CANNES – Anche il cinema sembra passare in secondo piano quando, a pochi giorni dall’intervento di Volodymyr Zelensky durante la serata di apertura del Festival di Cannes, ci si trova davanti all’unico regista russo in concorso, Kirill Serebrennikov, che torna sulla Croisette dopo essere stato imprigionato e processato come dissidente dal regime di Putin. Che il suo ultimo film, Tchaikovsky’s Wife, venga oscurato dalle vicende geopolitiche è necessario ma, al tempo stesso, un gran peccato.
La visione cinematografica di Serebrennikov, infatti, si conferma solida e consapevole anche nell’approcciare una sfida ardua come quella di un film in costume che racconta la figura di un personaggio artistico cruciale, intrecciando tematiche spinose, come il dogmatismo religioso, la sanità mentale, l’omosessualità e l’idealizzazione dell’amore.
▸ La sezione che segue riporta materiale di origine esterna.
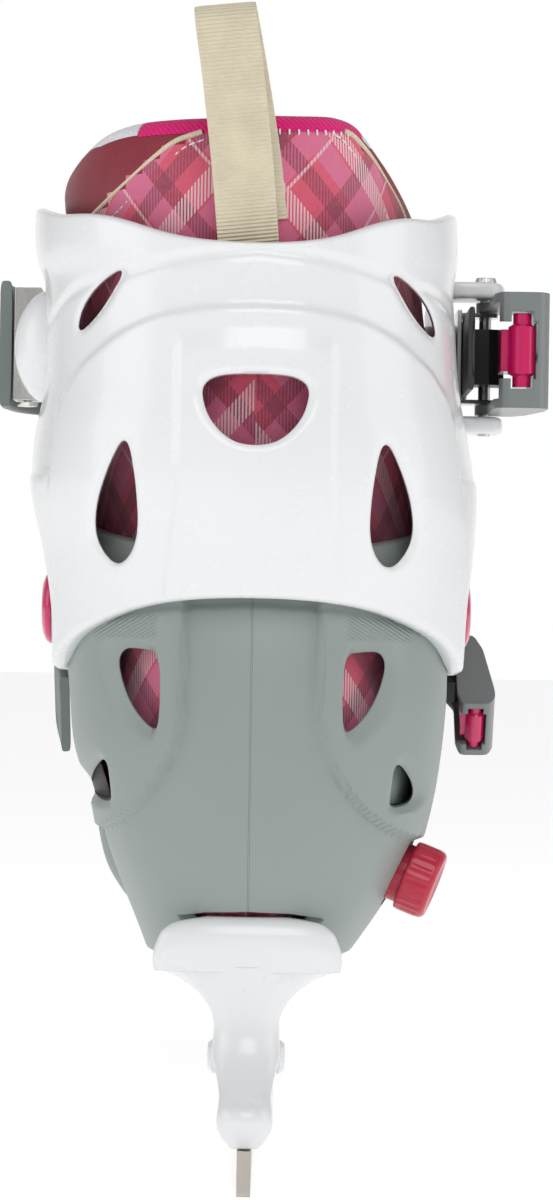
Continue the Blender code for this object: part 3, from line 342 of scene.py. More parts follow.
# ---- Heel shell ----
# The rear half of the hard boot, moulded in grey: a wall round the heel on a flat sole. Raised wings run down both
# sides of a plain middle panel, four windows have wide bevelled rims, and fine ribs fill the zone above them.
SIDE_Y = -0.0500
HEEL_STATIONS = (  # height, inner half-width, outer half-width, rearmost y
    (0.0495, 0.0240, 0.0240, -0.0925), (0.0560, 0.0265, 0.0285, -0.0980), (0.0645, 0.0300, 0.0338, -0.1035),
    (0.0750, 0.0338, 0.0385, -0.1080), (0.0855, 0.0362, 0.0412, -0.1105), (0.0980, 0.0400, 0.0430, -0.1118),
    (0.1075, 0.0410, 0.0438, -0.1118), (0.1200, 0.0420, 0.0440, -0.1108), (0.1292, 0.0428, 0.0443, -0.1090),
    (0.1400, 0.0428, 0.0443, -0.1072), (0.1510, 0.0425, 0.0440, -0.1040),
)
HEEL_TOP = ((-0.1120, 0.1430), (-0.0900, 0.1465), (-0.0700, 0.1490), (-0.0550, 0.1490), (-0.0400, 0.1430),
            (-0.0200, 0.1240), (0.0050, 0.1080), (0.0300, 0.0970))
HEEL_BOTTOM = ((-0.1120, 0.0495), (0.0300, 0.0495))
HEEL_SPINE_Y = -0.0750


def horseshoe(u, inner, outer, nose_y, end_y, side_y=SIDE_Y, pinch=0.0):
    """Points of a U in plan: u runs -1 to 1 from the inner end round the nose to the outer end.

    The middle part is a squarish half ellipse from the nose to side_y, and the rest is a side that narrows
    by pinch on its way to end_y.
    """
    bend = 0.66
    power = 0.88
    turn = np.minimum(np.abs(u) / bend, 1.0) * (math.pi / 2)
    side = np.clip((np.abs(u) - bend) / (1 - bend), 0, 1)
    width = np.where(u < 0, inner, outer)
    x = np.sign(u) * width * np.abs(np.sin(turn)) ** power * (1 - pinch * side**2)
    y = side_y + (nose_y - side_y) * np.abs(np.cos(turn)) ** power + (end_y - side_y) * side
    return x, y


def boot_wall(stations, bottom, top, end_y, u, v, grow=0.0, pinch=0.0, nose=-0.1120):
    """The grid of a wall that wraps round the heel, between two edges given by (y, z) stations.

    u runs round the wall and v up it, and grow, a number or a grid, moves the surface outwards.
    """
    _, y_guide = horseshoe(u, 1.0, 1.0, nose, end_y)
    low, high = through(bottom, y_guide), through(top, y_guide)
    z = low + (high - low) * v
    x, y = horseshoe(u + 0 * v, through(stations, z, 1) + grow, through(stations, z, 2) + grow,
                     through(stations, z, 3) - grow, end_y, pinch=pinch)
    return np.stack([x, y, z], -1)


def eased(t):
    """Clipped to 0 to 1, with a soft start and end."""
    t = np.clip(t, 0, 1)
    return t * t * (3 - 2 * t)


def spread_ends(count, share=0.35):
    """Places from 0 to 1 that crowd towards both ends, as a rounded rim needs."""
    t = np.linspace(0, 1, count)
    return (1 - share) * t + share * (0.5 - 0.5 * np.cos(math.pi * t))


def rim(grid, radius):
    """How far the surface rolls in near the top and bottom rows: a quarter circle of that radius, as a drop."""
    up = grid[..., 2]
    near = np.minimum(up[-1:] - up, up - up[:1])
    gap = np.clip(1 - near / radius, 0, 1)
    return radius * (1 - np.sqrt(1 - gap * gap))


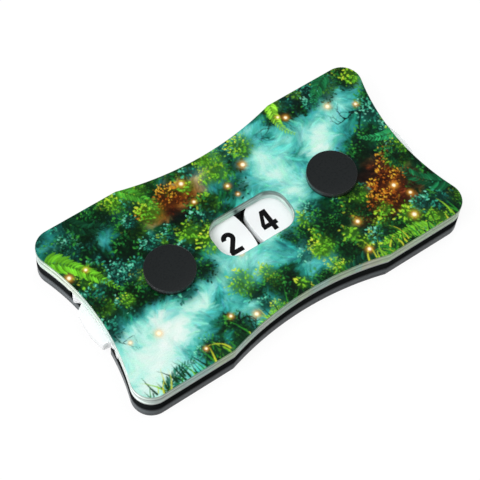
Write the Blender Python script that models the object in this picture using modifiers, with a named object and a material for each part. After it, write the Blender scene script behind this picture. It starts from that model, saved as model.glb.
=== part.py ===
"""A flat life counter with two numbered dials.

Three sheets of the same outline lie on one another.  The middle sheet is what is left
round two round cavities, a front and a rear spacer.  A dial with ten thumb notches
turns in each cavity on a hub ring, and a post and a screw hold the stack together
through each ring.  Everything is in metres, with the long side along X, the dials'
axes along Z and the underside at Z = 0.
"""

import math

import bmesh
import bpy

# Stack
SHEET_THICKNESS = 0.0028
SEAT_GAP = 0.0003

# Outline of the sheets
CASE_WIDTH = 0.0444
SIDE_WALL = 0.00145
RIM_REACH = 0.00245
END_HOLLOW_RADIUS = 0.052
CORNER_RADIUS = 0.0044
SIDE_HOLLOW_INSET = 0.001
SIDE_HOLLOW_DEPTH = 0.0028
SPACER_TIP_WIDTH = 0.0011

# Dials
DIAL_SPACING_GAP = 0.0009
RIM_CLEARANCE = 0.0004
FACE_CLEARANCE = 0.0004
DIGIT_COUNT = 10
NOTCH_DEPTH = 0.00145
NOTCH_ROOT_FILLET = 0.0005
NOTCH_SLOPE_FILLET = 0.0016
NOTCH_STEEP_FILLET = 0.00015
# Where a notch's corners lie between one digit and the next, and how deep each is
NOTCH_CORNER_SHARES = ((0.405, 0.0), (0.45, 1.0), (0.54, 1.0), (0.675, 0.0))

# Window over the two digits that show
WINDOW_LENGTH = 0.0187
WINDOW_WIDTH = 0.0099
WINDOW_CORNER_RADIUS = 0.0039

# Thumb notches in the ends of the bottom plate
THUMB_NOTCH_RADIUS = 0.0056
THUMB_NOTCH_DEPTH = 0.004

# Hub rings, posts and screws
HUB_RADIUS = 0.005
POST_RADIUS = 0.003
POST_HEAD_RADIUS = 0.0055
POST_HEAD_HEIGHT = 0.0013
POST_HEAD_ROUNDING = 0.0008
POST_ROOF = 0.0018
SCREW_RADIUS = 0.0015
SCREW_HEAD_RADIUS = 0.00275
SCREW_HEAD_LAND = 0.0002
SCREW_HEAD_SINK = 0.00015
SCREW_TIP_CHAMFER = 0.0003
SCREW_REACH = 0.0042
SOCKET_RADIUS = 0.0011
SOCKET_DEPTH = 0.0009
SOCKET_SIDES = 6

# Smoothness of the arcs, and how far a cutter runs past what it cuts
ARC_FLATNESS = 0.000008
TURNED_STEPS = 48
SHARP_EDGE_DEGREES = 30
CUT_OVERRUN = 0.001

# Places worked out from the sizes above
SHEET_PITCH = SHEET_THICKNESS + SEAT_GAP
MIDDLE_BOTTOM = SHEET_PITCH
MIDDLE_TOP = MIDDLE_BOTTOM + SHEET_THICKNESS
TOP_BOTTOM = MIDDLE_BOTTOM + SHEET_PITCH
STACK_TOP = TOP_BOTTOM + SHEET_THICKNESS
DIAL_BOTTOM = SHEET_THICKNESS + FACE_CLEARANCE
DIAL_THICKNESS = TOP_BOTTOM - SHEET_THICKNESS - FACE_CLEARANCE - FACE_CLEARANCE
HALF_WIDTH = CASE_WIDTH / 2
CAVITY_RADIUS = HALF_WIDTH - SIDE_WALL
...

Protagonista, come è evidente dal titolo, non è il celebre compositore russo ottocentesco (interpretato da Odin Biron), ma sua moglie. La cui psiche debole e malleabile viene dragata per tutto lo scorrere del film, facendo emergere tutte le sue pulsioni, frustrazioni e, soprattutto, ossessioni. Sì, perché quando si parla della tragica biografia di Antonina Miljukova (interpretata da Elenev Nikita) il concetto di ossessione è indubbiamente cruciale. La donna, infatti, si innamora a prima vista dell’ancora giovane compositore, convincendosi oltre ogni più legittimo dubbio che si tratti dell’uomo con cui dovrà vivere per sempre. Una convinzione tanto cieca da passare quasi per osmosi al burbero musicista, che accetta di sposarla con l’idea di scacciare le malelingue sulla sua malcelata omosessualità e, perché no, magari “guarire” da essa. Se i presupposti sembrano grotteschi, figuriamoci le loro conseguenze. La breve convivenza e lo stridente contrasto tra i sentimenti dei due coniugi porteranno a decenni di mortificazioni, rancore e dolore, con esiti inevitabilmente tragici per entrambi.
“Abbiamo girato il film poco prima dell’inizio di questa catastrofica guerra, – dichiara il regista – volevo tornare indietro nel tempo e parlare dell’ossessione di una donna che la conduce in una tragedia. Volevo fare un film su di noi, su come siamo fatti, sulla nostra sensibilità. Per questo abbiamo girato il film in ordine cronologico, che è una cosa molto rara da fare. Volevo che Elenev vivesse tutta la storia, che il suo carattere evolvesse con il personaggio per una serie di decadi, perché il cinema è una macchina del tempo”.
Serebrennikov, un po’ come accadeva nel precedente Petrov’s Flu (presentato nella scorsa edizione del Festival nonostante il regista fosse agli arresti domiciliari), usa frequenti e sapienti piani sequenza – spesso dal sapore onirico – per restituire il progressivo distaccamento dalla realtà della protagonista, che si alimenta del rifiuto categorico di accettare l’impossibilità del concretizzarsi del suo amore. Il desiderio di continuare a essere “La moglie di Tchaikovsky”, con tutte le sue implicazioni sociali, morali e anche spirituali, si scontra col desiderio sessuale di una donna dalla grande sensualità che vive e sfoga le sue pulsioni affogandole poi nel senso di colpa.
Con il ritmo lento e compassato di un romanzo russo di quel periodo storico, Tchaikovsky’s Wife offre molteplici spunti di riflessione, rivelando tutte le contraddizioni di un paese da mesi al centro del dibattito pubblico. Essere catapultati in uno dei periodi più floridi della cultura russa ci porta subito a pensare a come essa venga oggi marginalizzata o discriminata: “Capisco le persone che spingono per il boicottaggio, perché quello che accade è molto doloroso. Credo che questa fiducia nell’imperialismo, in Russia, debba fermarsi. Ma l’idea di boicottare la cultura non credo possa funzionare. La cultura è nell’aria e nelle nuvole. Non si può boicottare la letteratura, la musica e il cinema perché sono tutte cose che fanno sentire vive le persone. La cultura russa ha sempre raccontato la fragilità umana e la compassione, è sempre stata antimilitarista, perché sa che la guerra uccide le persone nelle trincee, alla guerra non interessa la vita”.